#### Short exercise:
Beneath this instruction is a block of data; output from it exactly the lines that run from the one containing "obj.parent = empty" through the one containing "point = shown.matrix_world", inclusive.

#### Extracted information:
+ + + + +

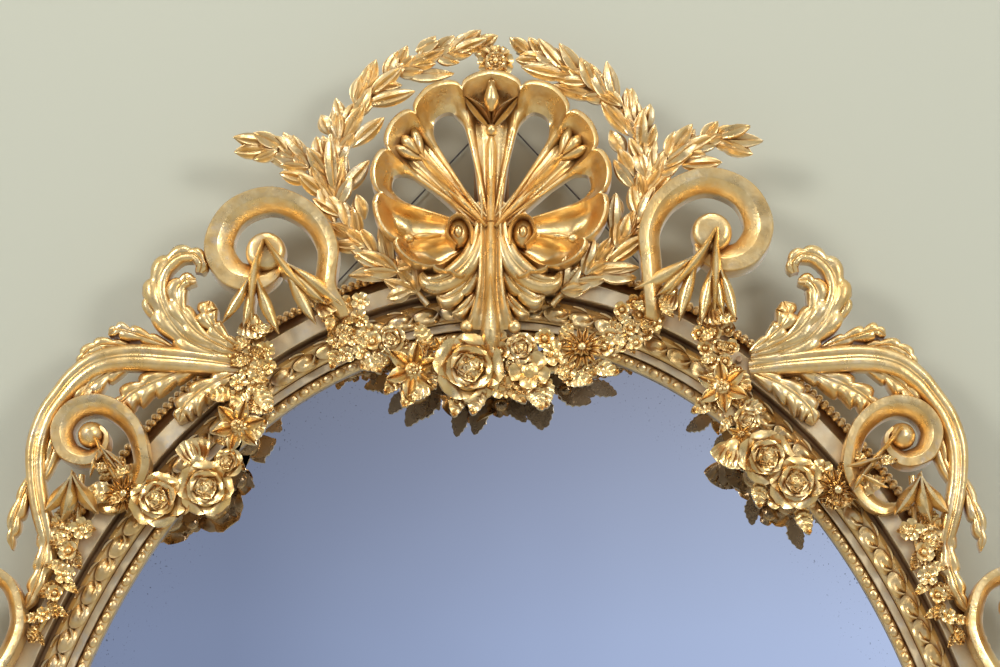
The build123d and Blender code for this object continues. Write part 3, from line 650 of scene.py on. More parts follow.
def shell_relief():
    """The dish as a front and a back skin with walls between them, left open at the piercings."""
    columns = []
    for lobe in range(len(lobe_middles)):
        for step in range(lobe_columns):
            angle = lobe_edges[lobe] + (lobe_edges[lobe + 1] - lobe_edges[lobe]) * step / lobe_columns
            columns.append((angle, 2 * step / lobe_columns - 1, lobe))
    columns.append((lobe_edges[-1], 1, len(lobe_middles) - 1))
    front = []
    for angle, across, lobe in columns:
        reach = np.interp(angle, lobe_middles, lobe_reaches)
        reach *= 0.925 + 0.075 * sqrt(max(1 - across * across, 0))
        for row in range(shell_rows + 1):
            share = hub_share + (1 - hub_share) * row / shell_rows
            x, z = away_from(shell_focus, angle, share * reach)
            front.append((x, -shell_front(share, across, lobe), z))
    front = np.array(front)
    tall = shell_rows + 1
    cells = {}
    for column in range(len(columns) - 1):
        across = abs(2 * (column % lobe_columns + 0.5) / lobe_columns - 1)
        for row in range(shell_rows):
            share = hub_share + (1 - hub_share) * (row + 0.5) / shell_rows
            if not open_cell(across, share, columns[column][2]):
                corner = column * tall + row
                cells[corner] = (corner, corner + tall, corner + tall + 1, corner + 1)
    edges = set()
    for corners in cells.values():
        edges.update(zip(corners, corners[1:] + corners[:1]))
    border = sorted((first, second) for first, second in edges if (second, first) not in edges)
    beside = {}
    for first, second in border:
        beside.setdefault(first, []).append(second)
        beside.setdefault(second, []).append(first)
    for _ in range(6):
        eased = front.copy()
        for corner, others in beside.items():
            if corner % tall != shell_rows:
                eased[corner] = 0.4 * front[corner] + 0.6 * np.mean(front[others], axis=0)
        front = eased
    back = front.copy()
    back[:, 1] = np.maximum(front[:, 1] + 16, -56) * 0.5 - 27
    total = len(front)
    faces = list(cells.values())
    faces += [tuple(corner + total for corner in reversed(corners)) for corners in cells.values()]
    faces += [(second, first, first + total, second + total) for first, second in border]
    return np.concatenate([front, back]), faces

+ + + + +

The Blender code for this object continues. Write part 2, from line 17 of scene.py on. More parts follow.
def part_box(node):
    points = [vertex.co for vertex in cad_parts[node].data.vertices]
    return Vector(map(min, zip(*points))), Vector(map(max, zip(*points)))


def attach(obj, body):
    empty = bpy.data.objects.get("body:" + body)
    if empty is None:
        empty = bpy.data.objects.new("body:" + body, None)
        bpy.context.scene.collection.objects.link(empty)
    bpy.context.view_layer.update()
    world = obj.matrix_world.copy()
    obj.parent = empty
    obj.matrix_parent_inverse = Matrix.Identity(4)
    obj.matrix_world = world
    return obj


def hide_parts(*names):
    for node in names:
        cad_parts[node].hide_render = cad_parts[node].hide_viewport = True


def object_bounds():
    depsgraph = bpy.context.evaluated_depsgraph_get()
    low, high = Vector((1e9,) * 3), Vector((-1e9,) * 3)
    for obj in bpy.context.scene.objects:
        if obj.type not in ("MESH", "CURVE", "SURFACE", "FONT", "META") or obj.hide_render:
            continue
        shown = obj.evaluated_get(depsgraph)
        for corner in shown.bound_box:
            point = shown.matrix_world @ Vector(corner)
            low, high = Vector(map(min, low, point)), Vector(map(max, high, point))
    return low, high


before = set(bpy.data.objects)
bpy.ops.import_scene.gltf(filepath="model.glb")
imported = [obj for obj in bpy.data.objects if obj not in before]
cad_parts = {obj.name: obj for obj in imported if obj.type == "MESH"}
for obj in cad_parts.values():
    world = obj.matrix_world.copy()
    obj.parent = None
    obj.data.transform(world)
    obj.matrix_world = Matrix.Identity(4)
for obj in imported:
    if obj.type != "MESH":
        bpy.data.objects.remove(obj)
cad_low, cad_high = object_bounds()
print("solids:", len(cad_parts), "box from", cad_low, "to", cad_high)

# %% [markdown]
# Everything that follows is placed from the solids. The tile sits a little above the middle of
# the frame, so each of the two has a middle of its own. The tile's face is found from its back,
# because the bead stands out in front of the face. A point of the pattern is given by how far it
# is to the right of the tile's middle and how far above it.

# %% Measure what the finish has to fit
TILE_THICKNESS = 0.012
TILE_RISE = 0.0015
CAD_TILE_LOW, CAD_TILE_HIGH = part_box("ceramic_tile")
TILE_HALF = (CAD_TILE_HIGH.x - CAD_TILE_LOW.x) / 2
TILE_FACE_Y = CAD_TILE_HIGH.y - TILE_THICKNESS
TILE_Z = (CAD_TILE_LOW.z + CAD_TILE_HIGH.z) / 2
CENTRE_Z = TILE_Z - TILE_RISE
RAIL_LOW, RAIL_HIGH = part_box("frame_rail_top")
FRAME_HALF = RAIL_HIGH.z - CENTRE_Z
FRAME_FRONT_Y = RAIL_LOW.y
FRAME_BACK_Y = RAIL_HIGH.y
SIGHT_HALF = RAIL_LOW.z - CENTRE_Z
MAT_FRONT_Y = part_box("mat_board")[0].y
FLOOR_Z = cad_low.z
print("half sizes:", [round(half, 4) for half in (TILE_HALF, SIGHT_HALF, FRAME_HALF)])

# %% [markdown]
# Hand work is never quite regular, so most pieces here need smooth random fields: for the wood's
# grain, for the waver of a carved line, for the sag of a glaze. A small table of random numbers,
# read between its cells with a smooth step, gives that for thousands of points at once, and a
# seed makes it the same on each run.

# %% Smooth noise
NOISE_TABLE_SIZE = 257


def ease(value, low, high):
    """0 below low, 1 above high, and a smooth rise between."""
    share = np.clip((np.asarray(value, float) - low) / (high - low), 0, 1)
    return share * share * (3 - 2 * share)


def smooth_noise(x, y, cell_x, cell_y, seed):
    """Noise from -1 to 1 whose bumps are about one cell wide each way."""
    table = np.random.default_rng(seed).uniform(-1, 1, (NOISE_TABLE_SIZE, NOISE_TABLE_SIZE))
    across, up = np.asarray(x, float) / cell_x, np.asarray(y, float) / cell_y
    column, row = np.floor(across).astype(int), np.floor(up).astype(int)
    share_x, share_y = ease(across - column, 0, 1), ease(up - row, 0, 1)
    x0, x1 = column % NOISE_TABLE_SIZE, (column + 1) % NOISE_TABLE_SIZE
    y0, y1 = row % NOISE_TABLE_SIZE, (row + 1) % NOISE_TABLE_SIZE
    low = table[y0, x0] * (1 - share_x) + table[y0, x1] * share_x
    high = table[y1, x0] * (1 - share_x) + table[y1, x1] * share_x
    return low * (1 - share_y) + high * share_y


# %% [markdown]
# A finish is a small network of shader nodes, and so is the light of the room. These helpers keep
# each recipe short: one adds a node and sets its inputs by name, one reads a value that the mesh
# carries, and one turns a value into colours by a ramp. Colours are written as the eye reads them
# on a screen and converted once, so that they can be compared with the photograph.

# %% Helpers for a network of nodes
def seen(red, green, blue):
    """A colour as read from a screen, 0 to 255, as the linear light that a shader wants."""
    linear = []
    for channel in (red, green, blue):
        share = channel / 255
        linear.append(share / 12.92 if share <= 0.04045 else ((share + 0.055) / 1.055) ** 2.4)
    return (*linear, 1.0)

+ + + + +

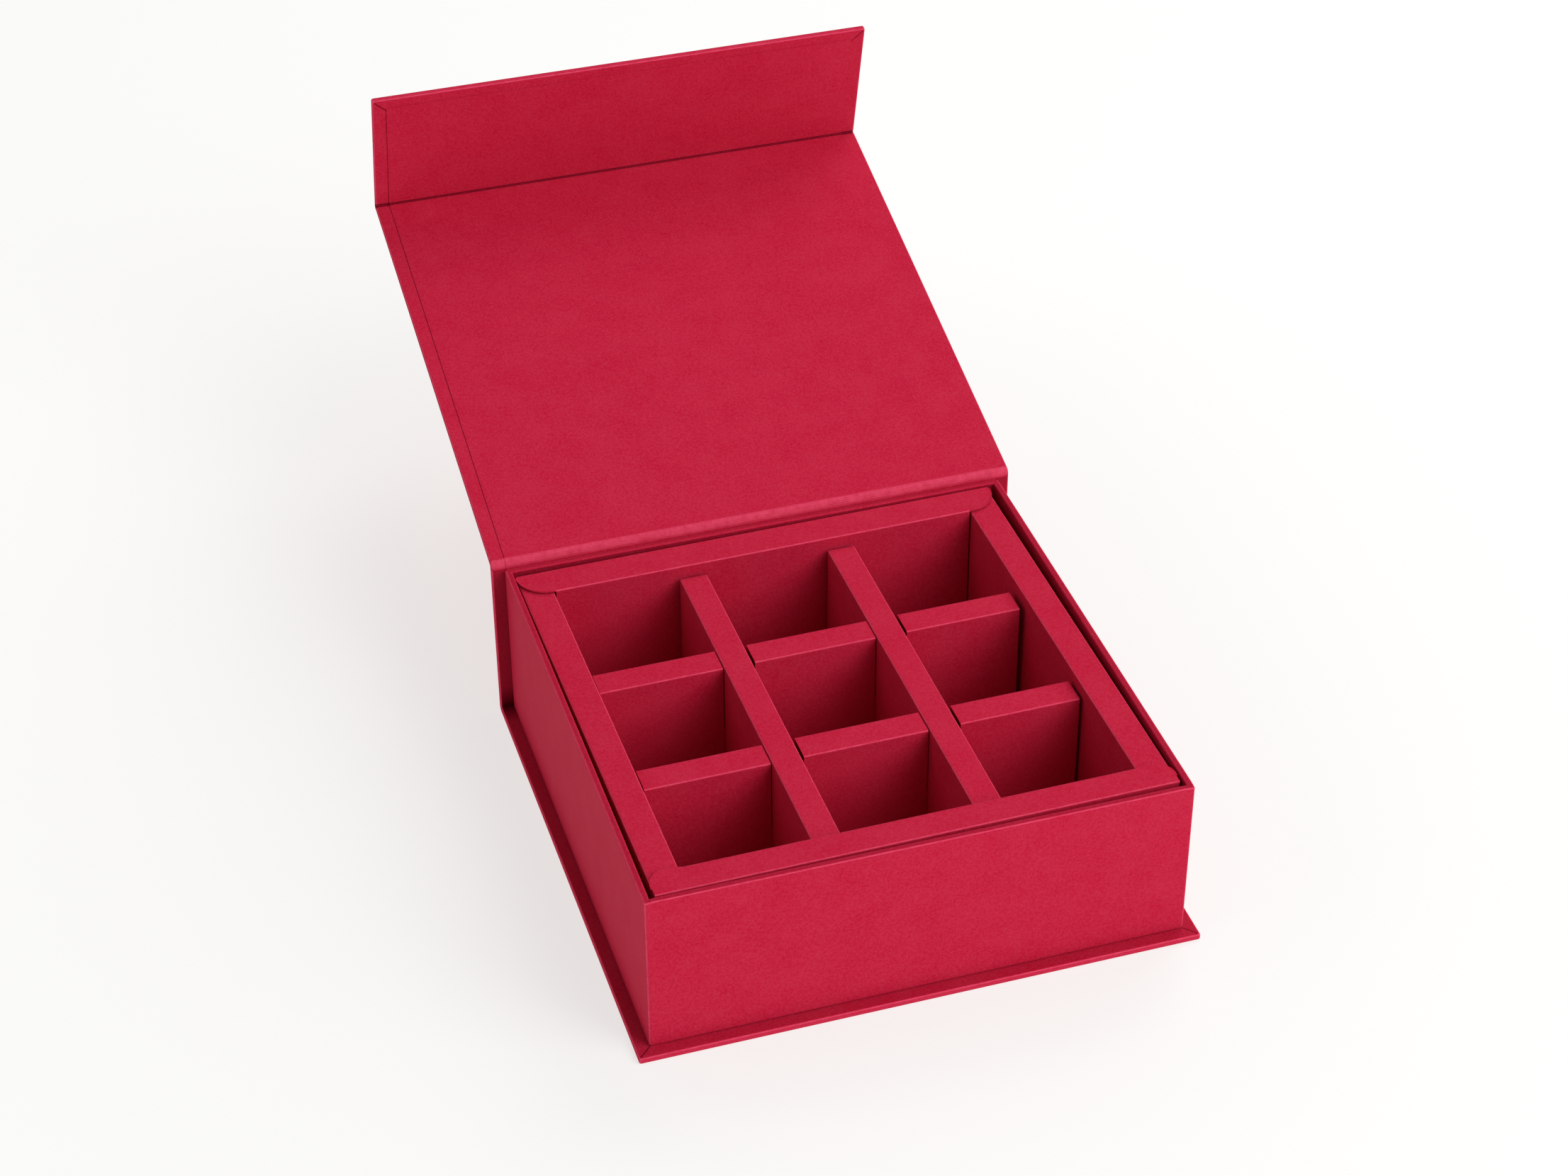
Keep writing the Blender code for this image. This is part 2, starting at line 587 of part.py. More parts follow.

+ + + + +

#### Complete output:
    obj.parent = empty
    obj.matrix_parent_inverse = Matrix.Identity(4)
    obj.matrix_world = world
    return obj


def hide_parts(*names):
    for node in names:
        cad_parts[node].hide_render = cad_parts[node].hide_viewport = True


def object_bounds():
    depsgraph = bpy.context.evaluated_depsgraph_get()
    low, high = Vector((1e9,) * 3), Vector((-1e9,) * 3)
    for obj in bpy.context.scene.objects:
        if obj.type not in ("MESH", "CURVE", "SURFACE", "FONT", "META") or obj.hide_render:
            continue
        shown = obj.evaluated_get(depsgraph)
        for corner in shown.bound_box:
            point = shown.matrix_world @ Vector(corner)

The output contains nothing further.